Research - Current Projects

My research interests range from applied data mining and databases, support vector machines, to image processing for electron microscopy. For the last seven years I have developed four different successful research tracks. At least one of them crosses interdisciplinary borders involving strong collaborations with researchers from other STEM fields.

A brief summary of these research projects follows:

  • Efficient Clustering Algorithms for Real-time Streaming Data: This research project is about developing algorithms targeted towards clustering consumption patterns at the household level, using residential energy consumption data. The analysis of this largely untapped data can provide future load predictability for the utility providers, as well as the ability to deploy dynamic pricing strategies targeted at decreasing overall costs of electric energy distribution and increasing efficiency in its use. Time series frequently contain missing values, unknown values or corrupted values, which presents a big challenge. It is envisioned that through well-designed preprocessing steps, such as data smoothing and data reduction, combined with appropriate metrics, clustering methodologies can provide robust segmentation and prediction of residential energy consumption patterns.

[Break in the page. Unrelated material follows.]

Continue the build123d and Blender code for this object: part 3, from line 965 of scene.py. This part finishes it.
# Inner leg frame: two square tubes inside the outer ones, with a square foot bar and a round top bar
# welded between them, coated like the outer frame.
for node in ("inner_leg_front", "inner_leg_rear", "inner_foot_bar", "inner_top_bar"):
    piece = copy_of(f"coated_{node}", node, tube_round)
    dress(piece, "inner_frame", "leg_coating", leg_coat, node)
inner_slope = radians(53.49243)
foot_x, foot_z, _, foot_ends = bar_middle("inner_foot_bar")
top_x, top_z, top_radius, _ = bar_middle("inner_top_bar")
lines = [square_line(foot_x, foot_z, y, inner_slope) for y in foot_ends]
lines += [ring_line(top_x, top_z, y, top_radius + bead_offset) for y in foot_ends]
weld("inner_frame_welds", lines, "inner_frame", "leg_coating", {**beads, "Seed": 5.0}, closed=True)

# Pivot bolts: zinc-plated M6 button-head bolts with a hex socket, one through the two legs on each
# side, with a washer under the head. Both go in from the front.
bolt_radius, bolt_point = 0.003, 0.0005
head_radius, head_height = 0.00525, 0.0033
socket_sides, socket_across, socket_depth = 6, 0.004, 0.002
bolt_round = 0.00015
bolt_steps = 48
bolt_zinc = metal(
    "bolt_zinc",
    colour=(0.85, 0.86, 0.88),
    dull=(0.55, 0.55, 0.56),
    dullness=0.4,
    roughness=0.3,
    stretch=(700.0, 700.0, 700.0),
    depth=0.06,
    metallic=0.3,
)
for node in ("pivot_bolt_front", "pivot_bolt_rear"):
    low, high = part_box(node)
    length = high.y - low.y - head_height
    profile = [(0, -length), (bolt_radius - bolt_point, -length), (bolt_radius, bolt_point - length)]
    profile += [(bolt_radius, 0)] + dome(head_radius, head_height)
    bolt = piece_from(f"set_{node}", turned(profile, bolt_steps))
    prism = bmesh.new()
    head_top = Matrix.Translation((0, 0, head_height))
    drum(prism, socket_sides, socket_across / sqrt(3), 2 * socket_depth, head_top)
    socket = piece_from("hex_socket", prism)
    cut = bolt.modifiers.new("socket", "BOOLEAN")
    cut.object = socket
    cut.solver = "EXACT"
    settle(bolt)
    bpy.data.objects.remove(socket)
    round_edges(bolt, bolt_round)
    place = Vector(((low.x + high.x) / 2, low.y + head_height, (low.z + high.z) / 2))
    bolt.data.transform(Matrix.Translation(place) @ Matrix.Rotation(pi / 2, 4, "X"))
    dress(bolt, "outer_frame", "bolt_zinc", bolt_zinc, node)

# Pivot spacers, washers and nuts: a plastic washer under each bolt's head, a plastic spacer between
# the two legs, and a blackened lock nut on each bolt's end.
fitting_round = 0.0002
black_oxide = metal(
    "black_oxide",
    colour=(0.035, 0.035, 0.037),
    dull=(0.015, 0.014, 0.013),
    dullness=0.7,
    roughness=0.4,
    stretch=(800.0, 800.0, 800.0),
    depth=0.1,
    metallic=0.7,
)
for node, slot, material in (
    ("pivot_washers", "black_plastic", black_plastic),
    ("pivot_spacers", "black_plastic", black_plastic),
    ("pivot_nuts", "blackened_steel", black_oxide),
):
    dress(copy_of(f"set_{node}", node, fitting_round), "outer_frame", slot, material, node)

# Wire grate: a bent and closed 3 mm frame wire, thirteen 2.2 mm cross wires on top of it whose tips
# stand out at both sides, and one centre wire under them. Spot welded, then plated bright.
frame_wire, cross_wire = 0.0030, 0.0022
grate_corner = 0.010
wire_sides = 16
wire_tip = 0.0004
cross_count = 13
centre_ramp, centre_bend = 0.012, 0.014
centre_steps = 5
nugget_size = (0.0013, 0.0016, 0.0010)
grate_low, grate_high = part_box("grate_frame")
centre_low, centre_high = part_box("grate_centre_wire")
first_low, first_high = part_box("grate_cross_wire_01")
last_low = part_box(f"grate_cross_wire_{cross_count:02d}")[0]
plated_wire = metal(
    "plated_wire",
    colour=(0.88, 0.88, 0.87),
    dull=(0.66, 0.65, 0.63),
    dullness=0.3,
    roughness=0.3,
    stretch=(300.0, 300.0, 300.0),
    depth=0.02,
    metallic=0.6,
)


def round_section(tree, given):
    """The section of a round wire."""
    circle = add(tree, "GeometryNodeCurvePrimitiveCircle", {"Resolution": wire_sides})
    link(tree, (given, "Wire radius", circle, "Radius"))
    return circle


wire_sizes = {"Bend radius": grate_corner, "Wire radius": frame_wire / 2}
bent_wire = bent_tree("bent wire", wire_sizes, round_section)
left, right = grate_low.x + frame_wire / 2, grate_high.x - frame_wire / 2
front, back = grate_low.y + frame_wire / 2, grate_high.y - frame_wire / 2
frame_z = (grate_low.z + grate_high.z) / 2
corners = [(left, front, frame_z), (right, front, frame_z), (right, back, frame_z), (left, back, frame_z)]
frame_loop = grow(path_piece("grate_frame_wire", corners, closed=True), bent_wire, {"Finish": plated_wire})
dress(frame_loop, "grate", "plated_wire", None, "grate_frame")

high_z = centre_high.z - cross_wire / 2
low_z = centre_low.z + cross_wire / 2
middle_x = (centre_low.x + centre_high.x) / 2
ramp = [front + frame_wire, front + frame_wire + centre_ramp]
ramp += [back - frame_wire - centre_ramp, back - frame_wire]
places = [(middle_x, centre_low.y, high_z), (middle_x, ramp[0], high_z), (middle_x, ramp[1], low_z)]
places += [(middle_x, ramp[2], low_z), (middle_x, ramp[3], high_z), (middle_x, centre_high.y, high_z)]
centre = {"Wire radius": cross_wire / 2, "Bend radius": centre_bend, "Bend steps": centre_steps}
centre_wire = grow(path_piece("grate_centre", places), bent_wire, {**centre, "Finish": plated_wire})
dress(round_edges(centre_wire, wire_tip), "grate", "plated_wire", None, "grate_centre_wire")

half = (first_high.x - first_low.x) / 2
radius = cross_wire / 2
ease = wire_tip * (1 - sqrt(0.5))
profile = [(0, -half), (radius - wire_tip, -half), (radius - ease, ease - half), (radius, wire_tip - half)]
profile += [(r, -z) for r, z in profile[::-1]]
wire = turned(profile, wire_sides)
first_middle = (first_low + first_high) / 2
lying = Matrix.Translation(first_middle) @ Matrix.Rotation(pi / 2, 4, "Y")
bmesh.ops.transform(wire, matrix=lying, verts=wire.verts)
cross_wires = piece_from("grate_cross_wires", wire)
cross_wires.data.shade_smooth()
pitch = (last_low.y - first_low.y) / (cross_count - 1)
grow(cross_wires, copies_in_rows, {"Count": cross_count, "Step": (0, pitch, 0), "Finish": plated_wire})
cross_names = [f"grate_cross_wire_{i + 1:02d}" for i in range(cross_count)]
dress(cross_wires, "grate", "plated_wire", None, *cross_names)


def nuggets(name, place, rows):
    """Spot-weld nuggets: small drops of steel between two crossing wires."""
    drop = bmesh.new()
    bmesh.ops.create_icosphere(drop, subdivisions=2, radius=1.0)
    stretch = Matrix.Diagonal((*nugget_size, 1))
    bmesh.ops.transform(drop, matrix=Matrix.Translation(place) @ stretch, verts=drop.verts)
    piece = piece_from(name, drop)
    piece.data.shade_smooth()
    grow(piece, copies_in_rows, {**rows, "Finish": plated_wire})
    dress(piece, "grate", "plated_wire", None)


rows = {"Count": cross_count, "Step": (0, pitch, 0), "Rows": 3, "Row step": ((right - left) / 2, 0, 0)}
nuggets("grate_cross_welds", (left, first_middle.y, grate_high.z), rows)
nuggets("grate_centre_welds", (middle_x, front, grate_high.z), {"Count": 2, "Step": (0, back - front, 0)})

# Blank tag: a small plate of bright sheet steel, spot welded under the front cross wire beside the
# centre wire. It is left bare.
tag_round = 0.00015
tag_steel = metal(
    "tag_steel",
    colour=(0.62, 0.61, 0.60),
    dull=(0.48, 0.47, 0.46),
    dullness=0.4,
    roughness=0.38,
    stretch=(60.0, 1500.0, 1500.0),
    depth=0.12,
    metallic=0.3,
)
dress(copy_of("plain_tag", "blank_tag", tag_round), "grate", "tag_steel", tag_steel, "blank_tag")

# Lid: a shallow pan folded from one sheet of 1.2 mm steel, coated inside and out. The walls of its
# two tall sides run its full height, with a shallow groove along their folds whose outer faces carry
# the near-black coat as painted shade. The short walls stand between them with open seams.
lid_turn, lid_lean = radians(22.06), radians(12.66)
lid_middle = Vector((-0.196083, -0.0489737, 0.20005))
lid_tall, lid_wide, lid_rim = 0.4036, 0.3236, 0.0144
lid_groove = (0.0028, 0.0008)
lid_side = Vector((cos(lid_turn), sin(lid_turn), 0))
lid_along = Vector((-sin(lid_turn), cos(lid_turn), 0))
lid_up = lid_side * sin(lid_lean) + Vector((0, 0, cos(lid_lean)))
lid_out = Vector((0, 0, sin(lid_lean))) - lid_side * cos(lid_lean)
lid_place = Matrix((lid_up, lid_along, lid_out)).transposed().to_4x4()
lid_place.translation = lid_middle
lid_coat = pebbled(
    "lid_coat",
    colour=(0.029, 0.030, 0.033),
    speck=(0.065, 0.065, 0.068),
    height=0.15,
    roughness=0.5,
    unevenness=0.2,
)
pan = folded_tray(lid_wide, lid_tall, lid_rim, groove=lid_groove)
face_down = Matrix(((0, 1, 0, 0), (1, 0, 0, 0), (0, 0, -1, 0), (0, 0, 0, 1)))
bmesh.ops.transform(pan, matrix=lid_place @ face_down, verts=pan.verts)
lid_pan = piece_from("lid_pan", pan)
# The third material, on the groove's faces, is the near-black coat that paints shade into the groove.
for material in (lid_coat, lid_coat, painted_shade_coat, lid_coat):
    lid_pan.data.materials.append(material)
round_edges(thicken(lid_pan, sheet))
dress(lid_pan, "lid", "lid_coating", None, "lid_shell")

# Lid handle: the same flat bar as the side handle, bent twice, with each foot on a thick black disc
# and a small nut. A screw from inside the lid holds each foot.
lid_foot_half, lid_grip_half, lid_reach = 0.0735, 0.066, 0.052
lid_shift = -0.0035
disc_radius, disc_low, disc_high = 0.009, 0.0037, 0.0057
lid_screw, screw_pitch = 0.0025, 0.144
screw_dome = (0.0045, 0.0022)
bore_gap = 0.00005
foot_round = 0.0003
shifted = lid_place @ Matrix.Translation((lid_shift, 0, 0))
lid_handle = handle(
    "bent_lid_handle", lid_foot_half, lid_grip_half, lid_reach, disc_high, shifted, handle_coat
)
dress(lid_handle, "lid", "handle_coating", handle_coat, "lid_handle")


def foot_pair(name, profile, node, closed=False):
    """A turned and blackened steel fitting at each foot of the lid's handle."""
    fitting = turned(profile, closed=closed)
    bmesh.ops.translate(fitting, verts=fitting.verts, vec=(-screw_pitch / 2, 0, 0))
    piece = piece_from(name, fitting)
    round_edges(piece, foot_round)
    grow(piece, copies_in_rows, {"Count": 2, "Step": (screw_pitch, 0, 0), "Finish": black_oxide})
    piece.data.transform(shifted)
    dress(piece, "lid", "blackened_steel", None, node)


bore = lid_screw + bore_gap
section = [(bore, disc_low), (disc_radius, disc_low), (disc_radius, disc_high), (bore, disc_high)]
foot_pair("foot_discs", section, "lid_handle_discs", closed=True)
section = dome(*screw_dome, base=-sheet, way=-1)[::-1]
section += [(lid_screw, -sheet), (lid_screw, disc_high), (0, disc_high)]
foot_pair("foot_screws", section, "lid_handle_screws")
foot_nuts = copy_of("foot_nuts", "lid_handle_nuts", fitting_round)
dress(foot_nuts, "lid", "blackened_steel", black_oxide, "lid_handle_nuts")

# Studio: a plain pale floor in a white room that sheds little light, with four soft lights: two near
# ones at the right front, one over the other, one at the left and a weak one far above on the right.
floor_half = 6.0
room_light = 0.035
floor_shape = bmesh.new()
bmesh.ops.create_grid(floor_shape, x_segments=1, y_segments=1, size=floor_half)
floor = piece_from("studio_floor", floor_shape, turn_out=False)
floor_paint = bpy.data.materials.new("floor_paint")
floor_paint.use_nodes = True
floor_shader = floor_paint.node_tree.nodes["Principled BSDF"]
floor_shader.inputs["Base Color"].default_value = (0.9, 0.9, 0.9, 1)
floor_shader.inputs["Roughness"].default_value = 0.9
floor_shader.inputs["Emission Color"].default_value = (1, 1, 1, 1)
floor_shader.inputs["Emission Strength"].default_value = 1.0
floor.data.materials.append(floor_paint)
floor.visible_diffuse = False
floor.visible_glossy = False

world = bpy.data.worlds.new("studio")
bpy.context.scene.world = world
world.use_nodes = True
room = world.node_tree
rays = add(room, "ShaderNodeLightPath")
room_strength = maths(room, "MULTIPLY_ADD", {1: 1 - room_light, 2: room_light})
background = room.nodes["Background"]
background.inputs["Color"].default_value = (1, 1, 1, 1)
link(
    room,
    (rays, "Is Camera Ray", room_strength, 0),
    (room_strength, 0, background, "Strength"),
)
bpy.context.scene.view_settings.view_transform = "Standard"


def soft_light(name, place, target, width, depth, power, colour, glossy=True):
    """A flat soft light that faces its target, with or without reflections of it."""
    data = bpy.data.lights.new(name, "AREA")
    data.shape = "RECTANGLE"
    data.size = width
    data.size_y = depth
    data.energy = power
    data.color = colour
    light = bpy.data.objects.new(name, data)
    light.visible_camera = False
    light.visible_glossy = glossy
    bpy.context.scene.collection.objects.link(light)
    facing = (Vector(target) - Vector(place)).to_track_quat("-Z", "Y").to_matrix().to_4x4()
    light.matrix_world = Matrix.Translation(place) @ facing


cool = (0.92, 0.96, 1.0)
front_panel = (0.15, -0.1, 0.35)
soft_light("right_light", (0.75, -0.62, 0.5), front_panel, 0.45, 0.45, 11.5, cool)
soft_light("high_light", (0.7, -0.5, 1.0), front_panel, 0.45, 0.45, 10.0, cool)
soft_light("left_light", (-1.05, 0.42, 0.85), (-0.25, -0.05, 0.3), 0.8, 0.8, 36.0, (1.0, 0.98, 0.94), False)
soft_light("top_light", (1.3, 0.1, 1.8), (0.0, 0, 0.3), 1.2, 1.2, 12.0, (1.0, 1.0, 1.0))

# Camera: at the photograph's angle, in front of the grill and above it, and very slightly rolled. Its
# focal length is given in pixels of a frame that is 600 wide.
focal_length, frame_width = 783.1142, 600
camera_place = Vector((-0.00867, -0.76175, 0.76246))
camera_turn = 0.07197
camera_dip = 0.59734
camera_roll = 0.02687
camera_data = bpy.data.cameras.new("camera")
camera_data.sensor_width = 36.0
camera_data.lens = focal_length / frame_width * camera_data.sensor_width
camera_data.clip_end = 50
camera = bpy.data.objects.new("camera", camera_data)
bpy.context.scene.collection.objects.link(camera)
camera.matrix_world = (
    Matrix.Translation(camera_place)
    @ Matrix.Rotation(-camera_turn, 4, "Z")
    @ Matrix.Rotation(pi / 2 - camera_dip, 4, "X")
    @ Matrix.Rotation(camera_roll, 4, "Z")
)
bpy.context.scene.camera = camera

  • Sparsity Based Image Enhancement for Electron Microscopy and Chemical Mapping: This project focuses on the development of image processing methods for denoising and increasing the spatial resolution for different microscopy modalities affected by Poisson noise, additive white Gaussian noise and blurring effects. The methods developed exploit the sparse character of this type of images to apply patch-based algorithm and compressed-sensing techniques. These techniques are particularly relevant in instances where the speed at which data needs to be acquired or the limits on the sample exposure during imaging, preclude increases in the SNR using typical approaches, such as the increase in the acquisition dwell time at each pixel in the image.

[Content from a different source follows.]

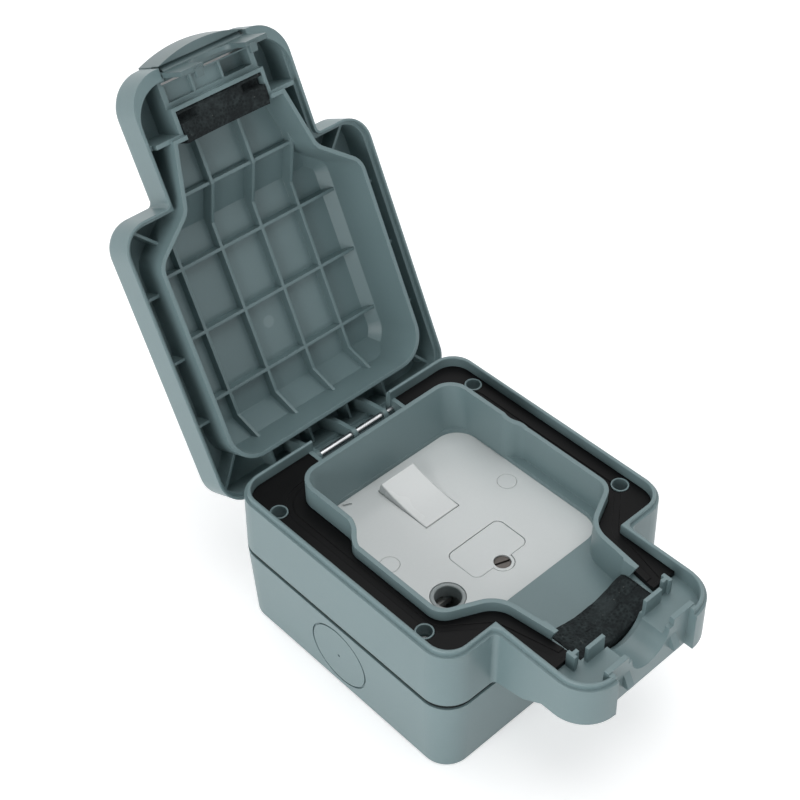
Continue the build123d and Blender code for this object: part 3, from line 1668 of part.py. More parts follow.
with BuildPart() as screw_caps:
    for centre in plate_screws:
        rod(Plane.XY.offset(face_z - cap_thickness), centre, cap_diameter, cap_thickness)

keep(screw_caps, "screw_caps")

with BuildPart() as base_screws:
    for centre in base_screw_places:
        rod(
            Plane.XY.offset(base_screw_seat), centre, base_screw_diameter,
            plate_base + base_screw_bite - base_screw_seat,
        )
        rod(Plane.XY.offset(base_screw_seat), centre, base_screw_head, -base_screw_head_height)

keep(base_screws, "base_screws")

# Flex outlet with its bush and cord clamp

with BuildPart() as outlet_bush:
    with BuildSketch(Plane.XY.offset(plate_base - bush_depth)):
        with Locations((outlet_x, outlet_y)):
            Circle(bush_diameter / 2)
            Circle(outlet_diameter / 2, mode=Mode.SUBTRACT)
    extrude(amount=plate_thickness + bush_depth)
    fillet(outlet_bush.edges().filter_by(GeomType.CIRCLE).group_by(Axis.Z)[-1], bush_round)

keep(outlet_bush, "outlet_bush")

with BuildPart() as cord_clamp:
    with BuildSketch(Plane.XY.offset(clamp_seat)):
        with Locations(((clamp_bosses[0] + clamp_bosses[1]) / 2, clamp_y)):
            SlotCenterToCenter(clamp_bosses[1] - clamp_bosses[0], clamp_width)
        with Locations(*[(x, clamp_y) for x in clamp_bosses]):
            Circle(clamp_screw_diameter / 2 + fit_gap, mode=Mode.SUBTRACT)
    extrude(amount=-clamp_height)

keep(cord_clamp, "cord_clamp")

with BuildPart() as clamp_screws:
    for x in clamp_bosses:
        rod(
            Plane.XY.offset(clamp_seat - clamp_height), (x, clamp_y), clamp_screw_diameter,
            clamp_height + clamp_screw_bite,
        )
        rod(Plane.XY.offset(clamp_seat - clamp_height), (x, clamp_y), clamp_width, -clamp_screw_head)

keep(clamp_screws, "clamp_screws")

# Earth terminal on the floor of the back box

with BuildPart() as box_earth_terminal:
    terminal_block(0, box_earth_y, box_earth_length, box_floor, terminal_height - wire_height)

keep(box_earth_terminal, "box_earth_terminal")

with BuildPart() as box_earth_screw:
    slotted_screw(
        Plane(
            origin=(
                0, box_earth_y,
                box_floor + terminal_height - terminal_screw_tip,
            ),
        )
    )

keep(box_earth_screw, "box_earth_screw")
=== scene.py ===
# %% [markdown]
# # A weatherproof switched fused spur
#
# This lesson dresses a wall box for outdoor wiring: a blue-grey moulded housing with a sealing lid,
# and inside it a white switched fused connection unit. The hard parts come from the CAD frame.
# Here they get their plastics, rubber and metals, and the soft foam blocks get their real shape.

# %% Load the frame and keep its size
import math

import bmesh
import bpy
from mathutils import Matrix, Vector, noise


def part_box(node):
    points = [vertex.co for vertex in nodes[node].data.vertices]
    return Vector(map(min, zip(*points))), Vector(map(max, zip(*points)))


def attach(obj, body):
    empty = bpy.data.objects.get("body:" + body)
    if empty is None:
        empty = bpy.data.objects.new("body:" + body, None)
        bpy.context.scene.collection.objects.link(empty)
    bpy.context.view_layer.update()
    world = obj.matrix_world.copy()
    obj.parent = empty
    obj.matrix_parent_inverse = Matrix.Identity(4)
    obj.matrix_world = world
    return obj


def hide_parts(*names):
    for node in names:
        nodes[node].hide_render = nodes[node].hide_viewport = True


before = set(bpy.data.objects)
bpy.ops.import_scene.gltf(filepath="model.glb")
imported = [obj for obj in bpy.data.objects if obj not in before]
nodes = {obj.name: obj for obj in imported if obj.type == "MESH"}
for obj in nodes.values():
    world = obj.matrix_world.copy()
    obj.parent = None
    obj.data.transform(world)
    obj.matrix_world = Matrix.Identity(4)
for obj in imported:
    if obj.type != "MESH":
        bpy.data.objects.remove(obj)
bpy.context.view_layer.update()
scene = bpy.context.scene
scene.view_settings.view_transform = "Standard"
print("frame pieces:", len(nodes))

# %% [markdown]
# ## Camera
#
# The photograph looks down on the open box from its front left. A camera can be placed by its
# position and by the directions of its own axes. A matrix built from those axes is exact, where
# three angles typed by hand would have to be searched for.

# %% Place the camera
MM = 0.001
camera_place = Vector((-281.92, -280.91, 474.60)) * MM
camera_right = Vector((0.729915, -0.683448, -0.011057))
camera_up = Vector((0.469302, 0.489317, 0.735068))
camera_lens = 71.257
camera_sensor = 36.0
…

  • Mining Software Repositories: The goal of this project is to find improved methods for automatic duplicate bug report detection based on textual similarity features and binary classification. Using a set of new textual features, inspired from recent text similarity research, we trained several binary classification models. A case study was conducted on three open source systems: Eclipse, Open Office, and Mozilla to determine the effectiveness of the improved method. A comparison is also made with current state-of-the-art approaches highlighting similarities and differences. Results indicate that the accuracy of the proposed method is better than previously reported research with respect to all three open source systems.

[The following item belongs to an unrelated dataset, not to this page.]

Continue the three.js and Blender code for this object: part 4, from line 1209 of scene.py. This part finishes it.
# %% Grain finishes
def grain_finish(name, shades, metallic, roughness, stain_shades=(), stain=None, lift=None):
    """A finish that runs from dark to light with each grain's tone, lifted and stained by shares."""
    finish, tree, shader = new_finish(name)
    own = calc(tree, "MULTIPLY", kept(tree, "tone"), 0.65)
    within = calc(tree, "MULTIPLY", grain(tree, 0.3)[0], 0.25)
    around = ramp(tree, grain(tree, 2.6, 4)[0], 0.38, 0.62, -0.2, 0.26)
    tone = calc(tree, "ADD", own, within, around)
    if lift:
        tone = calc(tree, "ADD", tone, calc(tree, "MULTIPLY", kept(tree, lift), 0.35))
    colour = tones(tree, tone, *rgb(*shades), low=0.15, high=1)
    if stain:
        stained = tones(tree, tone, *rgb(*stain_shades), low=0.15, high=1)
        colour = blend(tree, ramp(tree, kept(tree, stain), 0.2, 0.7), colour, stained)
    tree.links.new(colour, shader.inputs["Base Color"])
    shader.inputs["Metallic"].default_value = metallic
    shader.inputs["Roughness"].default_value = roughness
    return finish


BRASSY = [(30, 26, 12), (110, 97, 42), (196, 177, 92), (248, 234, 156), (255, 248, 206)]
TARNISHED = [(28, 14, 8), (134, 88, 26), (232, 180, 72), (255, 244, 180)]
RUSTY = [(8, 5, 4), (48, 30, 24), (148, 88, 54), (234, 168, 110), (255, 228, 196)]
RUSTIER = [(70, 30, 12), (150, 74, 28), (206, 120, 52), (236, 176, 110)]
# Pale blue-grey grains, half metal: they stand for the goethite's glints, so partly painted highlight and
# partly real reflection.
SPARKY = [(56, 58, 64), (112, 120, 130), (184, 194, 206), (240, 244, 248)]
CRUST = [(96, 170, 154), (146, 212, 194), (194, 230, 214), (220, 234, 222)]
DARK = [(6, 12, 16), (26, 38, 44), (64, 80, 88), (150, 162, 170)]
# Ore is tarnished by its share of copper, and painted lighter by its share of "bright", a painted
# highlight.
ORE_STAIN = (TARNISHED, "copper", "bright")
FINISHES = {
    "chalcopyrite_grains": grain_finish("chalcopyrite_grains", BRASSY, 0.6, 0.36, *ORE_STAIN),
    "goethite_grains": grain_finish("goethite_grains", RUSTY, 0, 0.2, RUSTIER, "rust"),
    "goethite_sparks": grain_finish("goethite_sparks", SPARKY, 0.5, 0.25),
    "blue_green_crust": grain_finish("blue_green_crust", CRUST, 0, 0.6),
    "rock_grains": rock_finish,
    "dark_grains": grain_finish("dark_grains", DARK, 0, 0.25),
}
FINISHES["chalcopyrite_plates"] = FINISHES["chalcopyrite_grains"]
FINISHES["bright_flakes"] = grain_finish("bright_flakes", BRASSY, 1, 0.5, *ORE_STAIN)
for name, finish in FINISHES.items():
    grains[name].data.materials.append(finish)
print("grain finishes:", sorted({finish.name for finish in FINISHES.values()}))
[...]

  • Predicting Areas of Interest in Code Reading: When novices start learning programming they start by writing snippets of code based on models presented to them. It may be better to have novices spend more time reading and understanding code in the beginning while they are trying to learn. We know from previous studies conducted using an eye-tracking device that novices and experts read code differently. It is also known that people read code differently than reading normal text. Our main goal for this project is to predict eye fixations in source code stimuli.  The main benefits of this prediction are: (1) to identify the key elements in a source code snippet automatically and (2) to help novices better read code by recommending the next best place to look. We are also looking to predict task difficulty and expertise based to the same eye-tracking data.